**Required work:** Gather the lines from the material that contain "writing".
********************
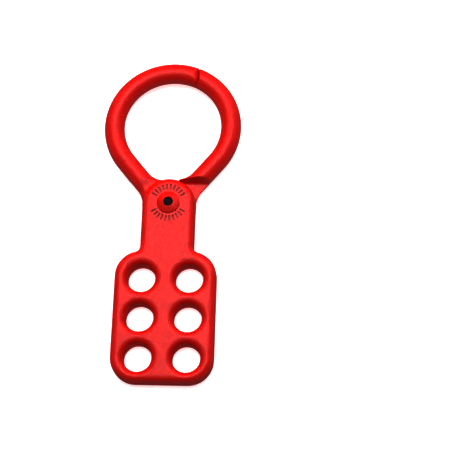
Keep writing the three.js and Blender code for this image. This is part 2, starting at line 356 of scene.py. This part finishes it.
# ------------------------------------------------------------------ the jaw

def bar_section(bm, along):
    """The rim of the jaw at a distance along its straight part.

    It is square with round corners at the hub, then round.
    """
    crotch = BAR_OFFSET + BAR_R + CROTCH_FILLET
    armpit = BAR_OFFSET - BAR_R - ARMPIT_FILLET
    crotch_y = fillet_place(crotch, CROTCH_FILLET)
    armpit_y = fillet_place(armpit, ARMPIT_FILLET)
    crotch_hub = crotch_y * HUB_R / (HUB_R + CROTCH_FILLET)
    armpit_hub = armpit_y * HUB_R / (HUB_R + ARMPIT_FILLET)
    inner_run = crotch_y - min(crotch_y, max(along, crotch_hub))
    outer_run = armpit_y - min(armpit_y, max(along, armpit_hub))
    inner = crotch - math.sqrt(CROTCH_FILLET ** 2 - inner_run ** 2) - BAR_OFFSET
    outer = BAR_OFFSET - armpit - math.sqrt(ARMPIT_FILLET ** 2 - outer_run ** 2)
    corner = EDGE_R + (BAR_R - EDGE_R) * ease(along, HUB_R - EDGE_R, HUB_R + 2 * EDGE_R)
    dip = VALLEY * (1 - ease(along, HUB_R, HUB_R + 2 * EDGE_R))
    corner = min(corner, BAR_R - dip)

    half_step = Matrix.Rotation(math.pi / 64, 4, "Z")
    ring = bmesh.ops.create_circle(bm, segments=64, radius=corner, matrix=half_step)["verts"]
    for v in ring:
        v.co.x += inner - corner if v.co.x > 0 else corner - outer
        v.co.y += BAR_R - corner if v.co.y > 0 else corner + dip - BAR_R
    centre = on_bar(BAR_OFFSET, along)
    spot = Matrix.Translation((centre.x, centre.y, BAR_R)) @ Matrix((
        (TO_LOOP.x, 0, UP_BAR.x, 0),
        (TO_LOOP.y, 0, UP_BAR.y, 0),
        (0, 1, 0, 0),
        (0, 0, 0, 1)))
    bmesh.ops.transform(bm, matrix=spot, verts=ring)
    return list({e for v in ring for e in v.link_edges})


def jaw_bar(past_top, stations=44, steps=120):
    """The jaw: drawn section by section out of the hub, then spun round the loop's centre."""
    bm = bmesh.new()
    start = HUB_R / 3
    rims = []
    for i in range(stations + 1):
        rims.append(bar_section(bm, start + (BAR_STRAIGHT - start) * i / stations))
    for near, far in zip(rims, rims[1:]):
        bmesh.ops.bridge_loops(bm, edges=near + far)
    turn = math.pi / 2 + JAW_SLOPE + past_top
    ends = bmesh.ops.spin(bm, geom=rims[-1], cent=(0, PIVOT_TO_LOOP, BAR_R), axis=(0, 0, 1),
                          dvec=(0, 0, 0), angle=turn, steps=steps)["geom_last"]
    last = [e for e in ends if isinstance(e, bmesh.types.BMEdge)]
    bmesh.ops.contextual_create(bm, geom=rims[0])
    bmesh.ops.contextual_create(bm, geom=last)
    return tidy(bm)


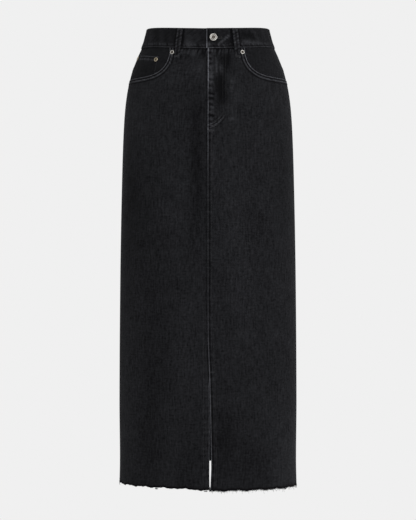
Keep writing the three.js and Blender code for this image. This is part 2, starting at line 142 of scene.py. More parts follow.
********************
**Task output:**
Keep writing the three.js and Blender code for this image. This is part 2, starting at line 356 of scene.py. This part finishes it.
Keep writing the three.js and Blender code for this image. This is part 2, starting at line 142 of scene.py. More parts follow.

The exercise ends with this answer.